There is much to learn from the simple idea of sowing and reaping, of planting and harvesting. For one, they don't come in the same season. We sow in one season. We harvest in another. Oftentimes, while waiting for the seeds to take root and grow, we become impatient. While sowing, cultivating and waiting, some will abandon the cart, to use a modern day e-commerce term, and others will get distracted and never return. What they lose isn't just the opportunity to reap a great harvest but also the patience that becomes a practice when you are a good steward of what has been entrusted to you.
I've been in business since I was 21 years old which is a long time ago now. Sometimes I look around and I think if I had known then that it would turn out this way, I would be happy with where it's all landed. There were many near wipe-outs and mistakes made along the way - all valuable although often crushing to my spirit. We learn so much more from our struggles than our successes though. It is in the sowing, the faithfulness towards my practice and my commitment to others (as well as theirs to me) through thick and thin that made it possible. It isn't brains or talent or luck although all contributed to where we are today. It's commitment and resiliency that brought us here.
On that same note, last Saturday, I spent my day at a mindfulness class - doctors orders and I'm not even kidding. It was transformative to be still for 6 straight hours and to learn how to become more curious about my thoughts, feelings and actions. There was also something incredible about slowing down my mind that created far more possibility. This is counterintuitive to the mindset that strives and drives to get results.
Despite the research and the neuroscience class I took in the spring, I questioned the value of it on the front side, had missed a few classes leading up to the all day session due to work commitments and in general, was reluctant to go even though I had paid for it. But I was reading Ray Dalio's book Principles and buried in the pages is that he takes time for mindful meditation. He didn't mention exactly how he quiets his mind but he is doing one of the practices. Bridgewater is a principled organization that is enormously successful. If it worked for Ray, it might work for me and so I walked through the door of uncertainty.
"Principles are ways of successfully dealing with reality to get what you want out of life."

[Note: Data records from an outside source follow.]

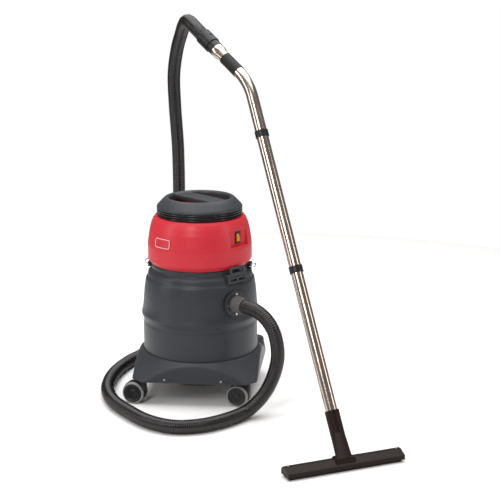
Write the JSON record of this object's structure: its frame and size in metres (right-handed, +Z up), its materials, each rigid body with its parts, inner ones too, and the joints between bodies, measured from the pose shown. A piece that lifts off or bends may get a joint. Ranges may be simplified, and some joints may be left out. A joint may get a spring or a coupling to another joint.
{
  "type": "shop vacuum",
  "caption": "Wet and dry shop vacuum: round tank on a caster base, lift-off red motor head with wound mains cable, ribbed hose, bent steel wand and wide floor tool.",
  "frame": {"origin": "the floor point under the tank's axis", "axes": "+Z up along the tank's axis; the square base's front faces -Y and its sides face +X and -X"},
  "size_m": [1.0527, 1.2774, 1.2984],
  "materials": {
    "anthracite": "satin moulded polyethylene",
    "black_plastic": "satin black plastic",
    "red": "satin red plastic",
    "steel": "polished stainless tube",
    "bright_steel": "bright zinc plated steel",
    "rubber": "black rubber",
    "tyre": "light grey rubber",
    "hose_black": "ribbed black hose",
    "cable": "glossy black cable",
    "grey_plastic": "grey plastic",
    "amber": "lit amber plastic",
    "foam": "open foam",
    "cloth": "filter cloth",
    "white_plastic": "white acetal",
    "copper": "copper winding on laminations"
  },
  "bodies": {
    "machine": {"tank": "anthracite", "base": "anthracite", "screws": "bright_steel", "inlet_flange": "anthracite", "tank_cuff": "black_plastic", "hose": "hose_black", "swivel_ring": "white_plastic", "bail_brackets": "black_plastic", "latch_bracket": "anthracite", "latch_pin": "bright_steel"},
    "head": {"head_plate": "black_plastic", "red_housing": "red", "lid": "anthracite", "tank_gasket": "rubber", "badge_plate": "red", "switch_bezel": "black_plastic", "motor_casing": "grey_plastic", "stator": "copper", "bearings": "bright_steel", "exhaust_foam": "foam", "filter": "cloth", "float_cage": "black_plastic", "mains_cable": "cable", "cable_tail": "cable", "cable_gland": "black_plastic", "plug": "black_plastic", "plug_pins": "bright_steel"},
    "wand": {"wand_cuff": "black_plastic", "bent_tube": "steel", "grip": "rubber", "tube_collars": "black_plastic", "tube_upper": "steel", "tube_lower": "steel", "tool_neck": "black_plastic", "tool_head": "black_plastic", "squeegees": "rubber", "tool_screws": "bright_steel"},
    "rocker": {"rocker": "amber"},
    "motor_rotor": {"rotor": "bright_steel", "fan": "grey_plastic"},
    "float": {"float": "white_plastic"},
    "bail_right": {"wire_bail_right": "bright_steel"},
    "bail_left": {"wire_bail_left": "bright_steel"},
    "latch": {"latch_frame": "anthracite"},
    "caster_1": {"caster_1_hood": "black_plastic", "caster_1_pins": "bright_steel"},
    "wheels_1": {"caster_1_wheels": "black_plastic", "caster_1_tyres": "tyre"},
    "caster_2": {"caster_2_hood": "black_plastic", "caster_2_pins": "bright_steel"},
    "wheels_2": {"caster_2_wheels": "black_plastic", "caster_2_tyres": "tyre"},
    "caster_3": {"caster_3_hood": "black_plastic", "caster_3_pins": "bright_steel"},
    "wheels_3": {"caster_3_wheels": "black_plastic", "caster_3_tyres": "tyre"},
    "caster_4": {"caster_4_hood": "black_plastic", "caster_4_pins": "bright_steel"},
    "wheels_4": {"caster_4_wheels": "black_plastic", "caster_4_tyres": "tyre"}
  },
  "joints": [
    {"name": "head_lift", "type": "slide", "parent": "machine", "child": "head", "axis": [0, 0, 1], "range_m": [0, 0.3]},
    {"name": "wand_swivel", "type": "hinge", "parent": "machine", "child": "wand", "pos_m": [0.05723, -0.07807, 1.20639], "axis": [-0.6508, 0.5365, 0.5373], "continuous": true},
    {"name": "switch_rocker", "type": "hinge", "parent": "head", "child": "rocker", "pos_m": [0.13898, -0.08517, 0.565], "axis": [0.5225, 0.8526, 0], "range_deg": [0, 20]},
    {"name": "motor_spin", "type": "hinge", "parent": "head", "child": "motor_rotor", "pos_m": [0, 0, 0.491], "axis": [0, 0, 1], "continuous": true},
    {"name": "float_rise", "type": "slide", "parent": "head", "child": "float", "axis": [0, 0, 1], "range_m": [0, 0.022]},
    {"name": "bail_right_swing", "type": "hinge", "parent": "machine", "child": "bail_right", "pos_m": [0.175, 0, 0.45], "axis": [0, -1, 0], "range_deg": [-70, 70]},
    {"name": "bail_left_swing", "type": "hinge", "parent": "machine", "child": "bail_left", "pos_m": [-0.175, 0, 0.45], "axis": [0, 1, 0], "range_deg": [-100, 34]},
    {"name": "latch_tip", "type": "hinge", "parent": "machine", "child": "latch", "pos_m": [0.14144, -0.1208, 0.444], "axis": [0.6494, 0.7604, 0], "range_deg": [0, 75]},
    {"name": "caster_1_swivel", "type": "hinge", "parent": "machine", "child": "caster_1", "pos_m": [-0.178, -0.178, 0.09], "axis": [0, 0, 1], "continuous": true},
    {"name": "caster_1_roll", "type": "hinge", "parent": "caster_1", "child": "wheels_1", "pos_m": [-0.20441, -0.17239, 0.0375], "axis": [-0.2079, -0.9781, 0], "continuous": true},
    {"name": "caster_2_swivel", "type": "hinge", "parent": "machine", "child": "caster_2", "pos_m": [0.178, -0.178, 0.09], "axis": [0, 0, 1], "continuous": true},
    {"name": "caster_2_roll", "type": "hinge", "parent": "caster_2", "child": "wheels_2", "pos_m": [0.15159, -0.17239, 0.0375], "axis": [-0.2079, -0.9781, 0], "continuous": true},
    {"name": "caster_3_swivel", "type": "hinge", "parent": "machine", "child": "caster_3", "pos_m": [0.178, 0.178, 0.09], "axis": [0, 0, 1], "continuous": true},
    {"name": "caster_3_roll", "type": "hinge", "parent": "caster_3", "child": "wheels_3", "pos_m": [0.15107, 0.17988, 0.0375], "axis": [-0.0698, -0.9976, 0], "continuous": true},
    {"name": "caster_4_swivel", "type": "hinge", "parent": "machine", "child": "caster_4", "pos_m": [-0.178, 0.178, 0.09], "axis": [0, 0, 1], "continuous": true},
    {"name": "caster_4_roll", "type": "hinge", "parent": "caster_4", "child": "wheels_4", "pos_m": [-0.20337, 0.18724, 0.0375], "axis": [-0.342, -0.9397, 0], "continuous": true}
  ]
}
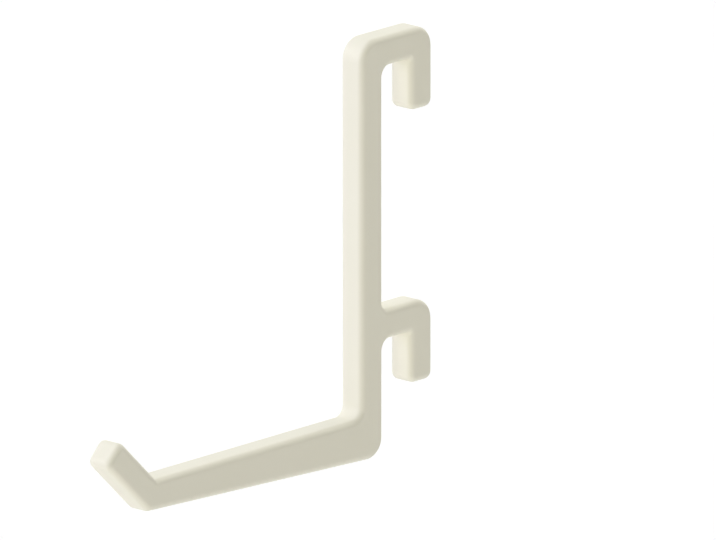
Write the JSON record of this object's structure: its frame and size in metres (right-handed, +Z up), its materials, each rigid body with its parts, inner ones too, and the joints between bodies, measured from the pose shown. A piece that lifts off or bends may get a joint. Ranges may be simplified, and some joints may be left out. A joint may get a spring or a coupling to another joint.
{
  "type": "pegboard hook",
  "caption": "One-piece moulded plastic hook: an upright spine with two rear pegs for a slotted pegboard and a tapered arm ending in a raised tip.",
  "frame": {"origin": "on the spine's back face, at mid-width, half way up between the two peg seats", "axes": "+Z up, +Y back towards the pegboard, the arm points to -Y, X across the hook's width"},
  "size_m": [0.0042, 0.0671, 0.0614],
  "materials": {
    "ivory_plastic": "moulded, fine satin"
  },
  "bodies": {
    "root": {"hook": "ivory_plastic"}
  },
  "joints": []
}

One of the big ideas that came out of this experience is that our minds are powerful tools that need rest and are actually able to do infinitely more when we give ourselves this gift. No striving. Just being. Listening to the rhythms of our breath. Accepting that this is a gift to ourselves. Being still. It can change us - for the better which changes everything around us. Even in the Bible, God says in Genesis 2:2 "By the seventh day God had finished the work he had been doing; so he rested from all his work." Rest can actually make us far more productive. That's an idea worth exploring and adopting.